Questions? Contact Dr. Nina Reid-Maroney email@example.com
HISTORY 1800F The People’s Histories (0.5 course)
This course offers a hands-on introduction to the study and the practice of History, using “the People’s histories” as our unifying theme. Taking in a range of topics across time and geographies, the course focuses on histories of ordinary people and seeks to look at the world through the lens of their experience. We find “the People’s History” where ordinary people lived and shaped their own History, from ancient Rome to modern protest movements.
HISTORY 1816F Histories of Violence (0.5 course)
What defines an action as violence? How have these definitions of violence in past societies changed over time? How do we interpret violent acts in the past without either condemning them or acting as passive observers? This course will explore these questions using the historiographical tools from broader political and social histories. Beginning with the broad debates in the histories of violence, we will then examine examples of violence from various historical periods, looking at everyday violence, duels, infanticide, paramilitary violence, warfare, assassination, and terrorism.

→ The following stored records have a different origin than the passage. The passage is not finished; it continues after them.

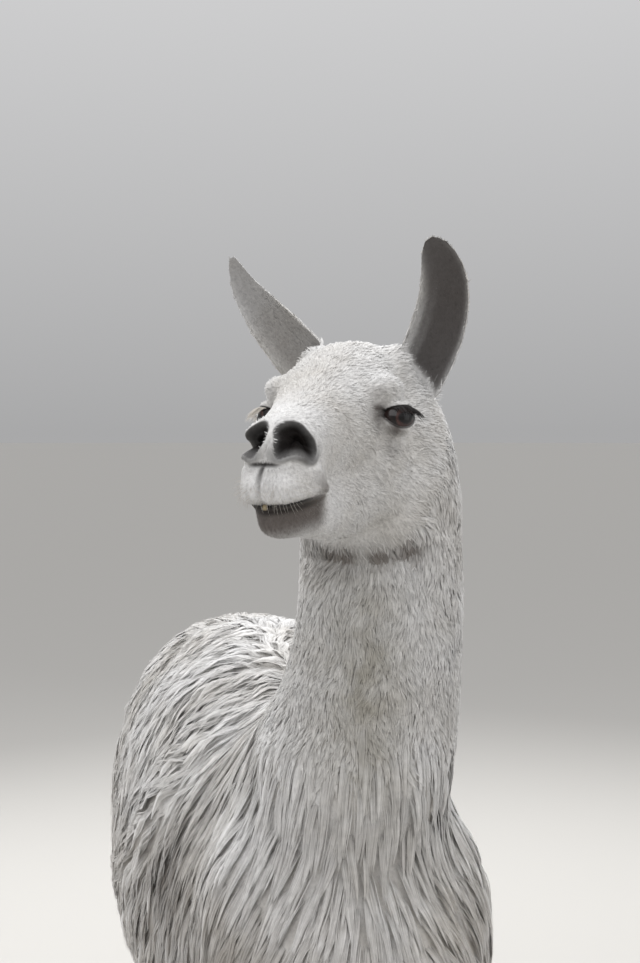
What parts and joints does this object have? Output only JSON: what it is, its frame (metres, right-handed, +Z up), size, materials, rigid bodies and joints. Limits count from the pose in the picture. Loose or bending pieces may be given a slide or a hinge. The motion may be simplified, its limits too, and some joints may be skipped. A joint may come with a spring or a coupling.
{
  "type": "standing llama, life-size still model",
  "caption": "White woolly llama standing square with its head turned to its right, whole body with fleece, cupped ears, toenails and dark eyes, for display on a floor.",
  "frame": {"origin": "on the floor, under the middle of the model's bounding box", "axes": "+Z up; the llama's body faces -Y, its right side is -X and its left side +X"},
  "size_m": [0.5042, 1.3274, 1.6476],
  "materials": {
    "fleece": "white to cream wool, long and wavy on the body, short on the face and lower legs",
    "nails": "dark horn, worn dull",
    "eyes": "wet, nearly black brown"
  },
  "bodies": {
    "root": {"trunk": "fleece", "neck": "fleece", "head": "fleece", "tail": "fleece", "ear_left": "fleece", "ear_right": "fleece", "foot_front_left": "fleece", "cannon_front_left": "fleece", "forearm_front_left": "fleece", "foot_front_right": "fleece", "cannon_front_right": "fleece", "forearm_front_right": "fleece", "foot_hind_left": "fleece", "cannon_hind_left": "fleece", "thigh_hind_left": "fleece", "foot_hind_right": "fleece", "cannon_hind_right": "fleece", "thigh_hind_right": "fleece", "nail_front_left_inner": "nails", "nail_front_left_outer": "nails", "nail_front_right_inner": "nails", "nail_front_right_outer": "nails", "nail_hind_left_inner": "nails", "nail_hind_left_outer": "nails", "nail_hind_right_inner": "nails", "nail_hind_right_outer": "nails", "eye_left": "eyes", "eye_right": "eyes"}
  },
  "joints": []
}
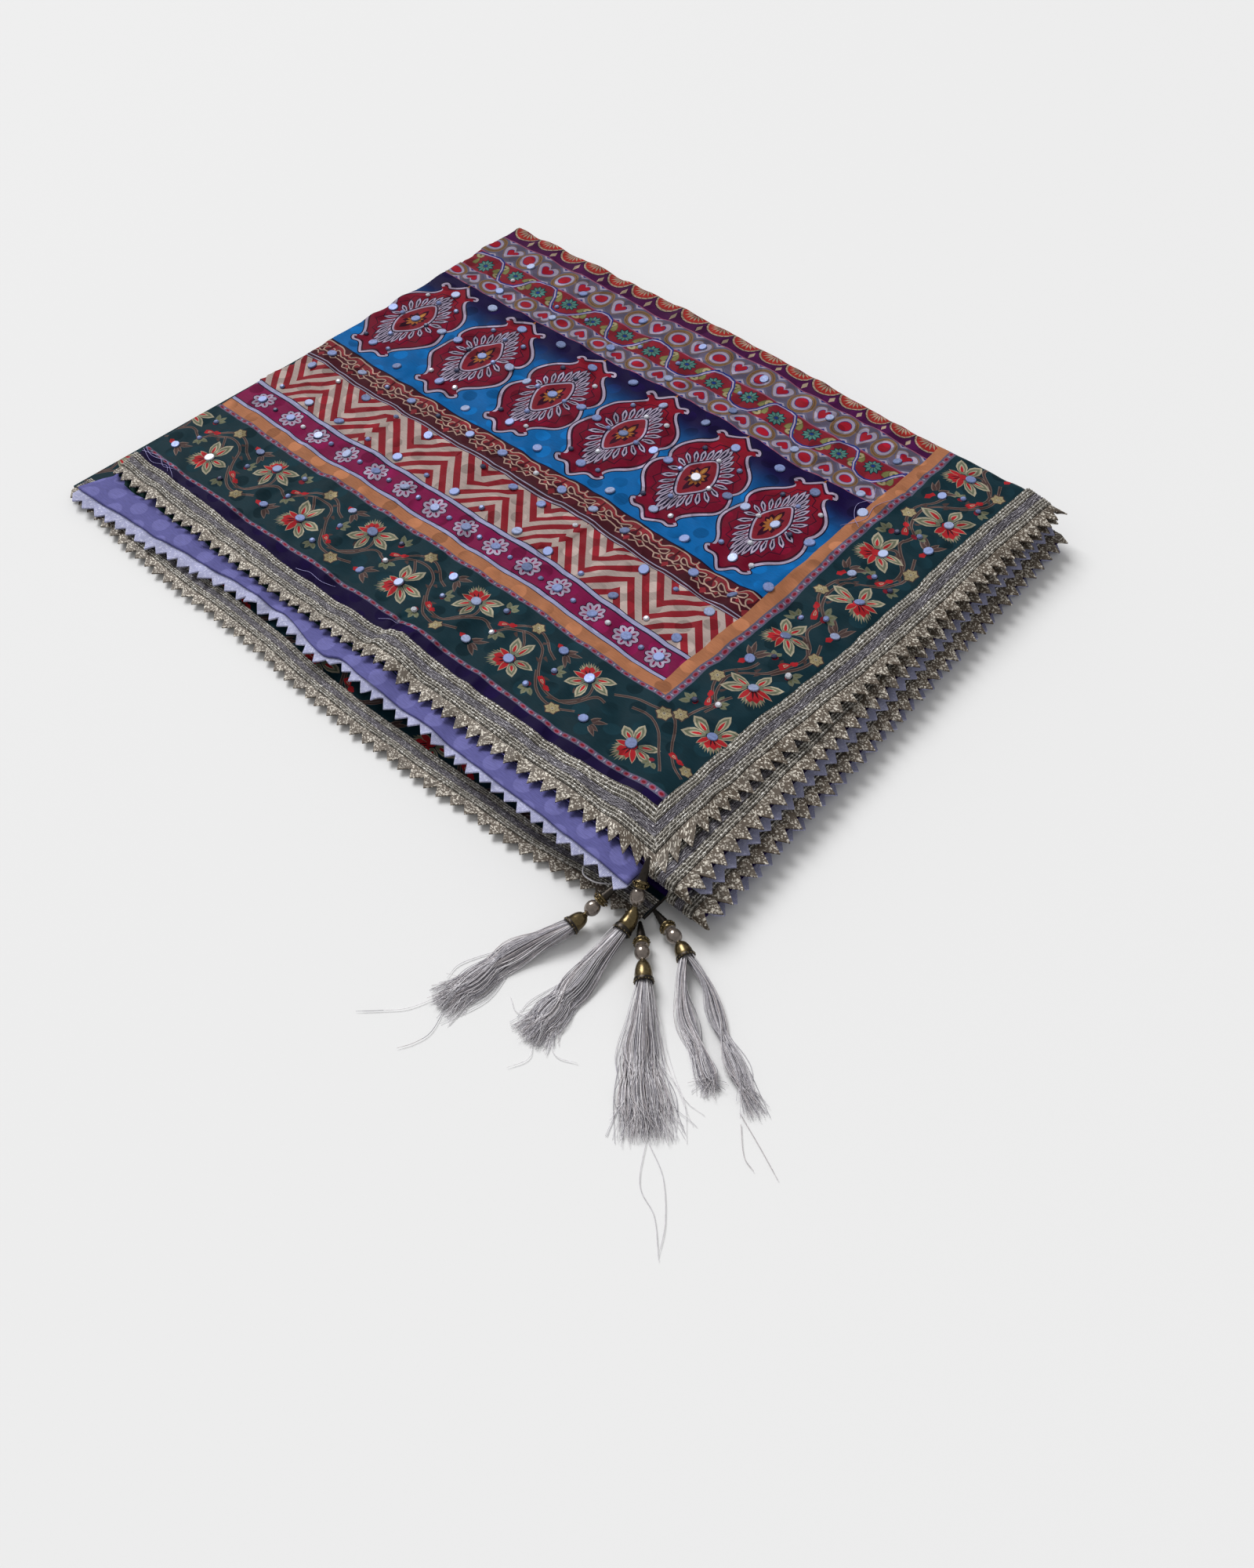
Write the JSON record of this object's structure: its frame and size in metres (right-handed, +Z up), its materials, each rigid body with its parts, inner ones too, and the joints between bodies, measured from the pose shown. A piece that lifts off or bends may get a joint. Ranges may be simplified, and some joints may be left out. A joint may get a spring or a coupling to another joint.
{
  "type": "folded dupatta stole",
  "caption": "Printed satin dupatta stole folded into a flat pile, with a lavender reverse, zigzag gold trim on its edges and beaded silk tassels at one corner.",
  "frame": {"origin": "on the floor under the middle of the folded pile", "axes": "+X from the lengthwise fold to the open long edges, +Y from the short ends to the crosswise folds, +Z up"},
  "size_m": [0.4507, 0.3654, 0.0256],
  "materials": {
    "printed_satin": "satin with soft sheen",
    "lavender_reverse": "woven, soft sheen",
    "zari_trim": "metallic thread",
    "trim_backing": "matt woven",
    "antique_gold": "antique polish",
    "tassel_silk": "metallic silk thread"
  },
  "bodies": {
    "root": {"printed_top_layer": "printed_satin", "folded_core": "printed_satin", "bottom_layer": "printed_satin", "upper_roll": "printed_satin", "lower_roll": "printed_satin", "reverse_layer": "lavender_reverse", "end_trim_top": "zari_trim", "side_trim_top": "zari_trim", "end_trim_bottom": "zari_trim", "upper_roll_trim": "zari_trim", "lower_roll_trim": "zari_trim", "end_trim_reverse": "trim_backing", "upper_roll_backing": "trim_backing", "lower_roll_backing": "trim_backing", "tassel_1_beads": "antique_gold", "tassel_2_beads": "antique_gold", "tassel_3_beads": "antique_gold", "tassel_4_beads": "antique_gold", "tassel_1_silk": "tassel_silk", "tassel_2_silk": "tassel_silk", "tassel_3_silk": "tassel_silk", "tassel_4_silk": "tassel_silk"}
  },
  "joints": []
}
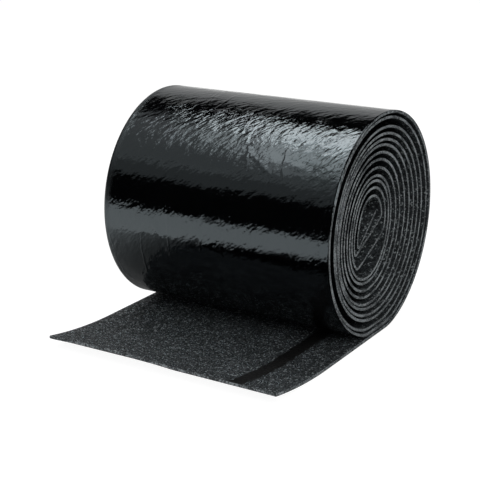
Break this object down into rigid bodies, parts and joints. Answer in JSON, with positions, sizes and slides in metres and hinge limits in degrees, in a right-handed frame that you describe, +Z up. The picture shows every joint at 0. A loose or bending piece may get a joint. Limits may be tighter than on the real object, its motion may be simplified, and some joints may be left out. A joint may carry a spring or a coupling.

HISTORY 1818 Treasure: Objects of Desire in Global History (0.5 course)
This course explores how precious objects such as religious relics, ancient artifacts, luxury goods, and commodities have shaped global history. Using the lens of comparative material culture, students will investigate how diverse cultures have interpreted, competed over, and used objects of desire in religion, diplomacy, trade, war, imperialism, and migration.
HISTORY 1815G Histories of Love (0.5 course)
What is love? How do we know? How have concepts and expressions of love changed over time? This course will explore these questions using historiographical tools from the broader field of the history of the emotions. Beginning with the debates over how historians can find evidence of emotions in history, the course will examine some of the primary sources associated with the histories of different kinds of love: love letters, films, sentimental jewelry, opinion surveys, folklore, literature, newspapers, political speeches, sermons and medical treatises. Each will reveal an aspect of the history of love, how it was understood by people in the past and how it can be interpreted by historians today.
HISTORY 1817F History in the Headlines (0.5 course)
Knowledge of the past is necessary to understand the political crises of our present. This class will teach you how to curate knowledgeably the flood of news in the modern global media, by asking you to research and assess six historical claims in contemporary headlines.